“I swear,” he said in a stifled voice.

“Father, you hear?”

“I am witness,” said Count Gamba grimly.

CHAPTER XLI
ASHES OF DENIAL

Days went by. Summer was merging into full-bosomed autumn of turquoise heavens, more luscious foliage and ripening olives.

Gordon’s wound had proven deep, but luckily not too serious, thanks to a rough fragment of stone in his pocket, which the surgeon declared had turned the heavy blade, and which Teresa had covered with secret kisses and put carefully away. But to his weakness from loss of blood, a tertian ague had added its high temperature, and strength had been long in returning.

He had hours of delirium when Teresa and Fletcher—whom Tita had brought from Bologna with Gordon’s belongings—alternately sat by his bedside. Sometimes, then, he dictated strange yet musical stanzas which she was able to set down. It was a subconscious bubbling up from the silt-choked well of melody within him: a clouded rivulet, finding an unused way along turgid channels of fever.

More often Gordon seemed to be living again in his old life—with Hobhouse in the Greece that he had loved—in London at White’s club with Beau Brummell, or with Sheridan or Tom Moore at the Cocoa-Tree. At such times Teresa seemed to comprehend all his strivings and agonies, and wept tears of pity and yearning.
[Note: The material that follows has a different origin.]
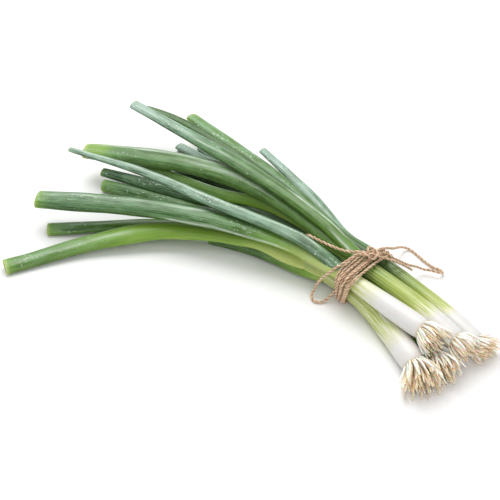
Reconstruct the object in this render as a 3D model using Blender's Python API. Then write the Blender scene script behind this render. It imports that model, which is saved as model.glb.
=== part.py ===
"""A bunch of five spring onions, tied with jute twine and lying down.

Lengths below are in millimetres, measured from the tie: +X runs along the shanks to the roots, +Y away from the
near side, +Z up, with zero on the table under the tie. The finished part is in metres, with its origin at the
bottom centre of the bunch.
"""

import math

import bmesh
import bpy
import numpy as np

# ---------------------------------------------------------------- driving dimensions, in millimetres
MM = 0.001
TIE = (67.9, 47.5)  # where the tie stands, from the bottom centre of the bunch
LINE_PARTS = 24  # a smooth line is drawn in this many parts between two of its points
LEAF_MARGIN = 1.1  # left between two leaves when they are pushed apart, before they are cut into facets
LEAF_FLATNESS = 0.5  # a leaf's thickness over its width
LEAF_WALL = 0.7
LEAF_SIDES = 10
LEAF_STEP = 19.0  # between two rings of a leaf
SETTLE_STEP = 5.0  # between two stations while the leaves settle
SETTLE_ROUNDS = 260
SETTLE_PUSH = (0.2, 0.2, 0.5)  # the share of an overlap that each leaf gives way by, a round: more up than aside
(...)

Often, too, he muttered of Annabel and Ada, and then the fierce jealousy that had once before come to her assailed her anew. It was not a jealousy now, however, of any one person; it was a stifling, passionate resentment of that past of his into which she could not enter, lying instinct and alive in some locked chamber of his brain to defy and outwit her.

Early in his betterment a subtle inducement not to hasten the going he knew was inevitable ambushed Gordon. He found folded in his writing tablet a six months’ lease of the apartments he occupied. The signature was his own, added, he readily guessed, during his fever. The stupendous rental with which the old count had comforted his covetous soul was a whet to the temptation. The thought to which he yielded, however, was the reflection that to depart without showing himself to Ravenna—whose untravelled gossips had made of his illness at the casa a topic of interest—would neither conceal the real situation nor make easier Teresa’s position. He prolonged his stay, therefore, riding with her at the hour of the corso in the great coach and six, and later appearing at the conversazioni of the vice-legate’s and at the provincial opera, to hear the “Barber of Seville” or Alfieri’s “Filippo.”